[INFORMATION SUPPLIED]:
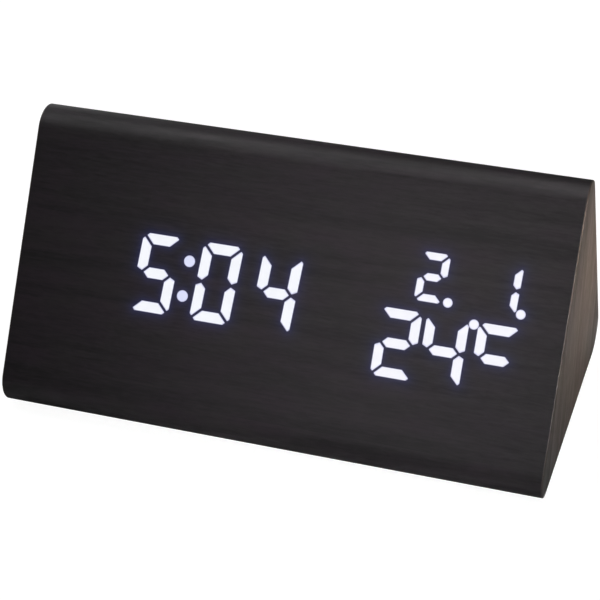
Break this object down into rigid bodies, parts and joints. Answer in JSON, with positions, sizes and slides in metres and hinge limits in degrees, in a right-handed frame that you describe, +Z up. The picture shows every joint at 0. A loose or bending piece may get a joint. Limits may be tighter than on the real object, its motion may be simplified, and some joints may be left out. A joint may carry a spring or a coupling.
{
  "type": "digital alarm clock",
  "caption": "Wedge-shaped wood-look LED alarm clock: lit digits behind the front film, rear button panel, battery tray in the base.",
  "frame": {"origin": "middle of the resting plane, at the level of the feet's soles, under the middle of the case", "axes": "+X along the case to the right as seen from the front, -Y out of the display side, +Z up"},
  "size_m": [0.15, 0.0822, 0.0741],
  "materials": {
    "mdf": "painted black fibreboard, only seen at cut edges",
    "wood_film": "black wood-grain film, satin",
    "end_wood_film": "dark grey-brown wood-grain film, satin",
    "lit_segment": "translucent diffuser, lit white",
    "dark_segment": "translucent diffuser, unlit",
    "reflector": "moulded ABS, black",
    "circuit_board": "glass-epoxy board with green solder mask",
    "component": "moulded epoxy, black",
    "led": "phosphor-filled silicone",
    "panel_plastic": "fine-textured black ABS",
    "button_plastic": "smooth black ABS",
    "plated_steel": "zinc or nickel plated",
    "cell_label": "plain dark sleeve",
    "rubber": "soft black rubber",
    "cable": "PVC insulation"
  },
  "bodies": {
    "root": {"mdf_sleeve": "mdf", "left_end_panel": "mdf", "right_end_panel": "mdf", "wrap_film": "wood_film", "left_end_film": "end_wood_film", "right_end_film": "end_wood_film", "lit_time_segments": "lit_segment", "lit_colon_dots": "lit_segment", "lit_date_segments": "lit_segment", "lit_temperature_segments": "lit_segment", "unlit_segments": "dark_segment", "display_reflector": "reflector", "display_board": "circuit_board", "segment_leds": "led", "display_screws": "plated_steel", "rubber_feet": "rubber", "control_panel": "panel_plastic", "panel_screws": "plated_steel", "main_board": "circuit_board", "board_screws": "plated_steel", "key_switches": "component", "sound_switch_body": "plated_steel", "power_jack": "component", "microphone": "plated_steel", "temperature_sensor": "component", "controller_chip": "component", "clock_crystal": "plated_steel", "alarm_buzzer": "component", "battery_tray": "panel_plastic", "tray_screws": "plated_steel", "battery_cells": "cell_label", "battery_springs": "plated_steel", "contact_plates": "plated_steel", "ribbon_headers": "component", "display_ribbon": "cable", "battery_leads": "cable"},
    "set_button": {"set_button": "button_plastic", "set_switch_plunger": "component"},
    "down_button": {"down_button": "button_plastic", "down_switch_plunger": "component"},
    "up_button": {"up_button": "button_plastic", "up_switch_plunger": "component"},
    "sound_switch": {"sound_switch_knob": "button_plastic"},
    "battery_door": {"battery_door": "panel_plastic"}
  },
  "joints": [
    {"name": "set_press", "type": "slide", "parent": "root", "child": "set_button", "axis": [0, -0.866, -0.5], "range_m": [0, 0.0004], "stiffness_N_per_m": 2500},
    {"name": "down_press", "type": "slide", "parent": "root", "child": "down_button", "axis": [0, -0.866, -0.5], "range_m": [0, 0.0004], "stiffness_N_per_m": 2500},
    {"name": "up_press", "type": "slide", "parent": "root", "child": "up_button", "axis": [0, -0.866, -0.5], "range_m": [0, 0.0004], "stiffness_N_per_m": 2500},
    {"name": "sound_switch_slide", "type": "slide", "parent": "root", "child": "sound_switch", "axis": [1, 0, 0], "range_m": [0, 0.002]},
    {"name": "battery_door_swing", "type": "hinge", "parent": "root", "child": "battery_door", "pos_m": [0, 0.0221, 0.0014], "axis": [1, 0, 0], "range_deg": [0, 50]}
  ]
}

[WRITTEN INSTRUCTION]: Copy all lines from the material that include "bodies".

[REPLY]:
Break this object down into rigid bodies, parts and joints. Answer in JSON, with positions, sizes and slides in metres and hinge limits in degrees, in a right-handed frame that you describe, +Z up. The picture shows every joint at 0. A loose or bending piece may get a joint. Limits may be tighter than on the real object, its motion may be simplified, and some joints may be left out. A joint may carry a spring or a coupling.
  "bodies": {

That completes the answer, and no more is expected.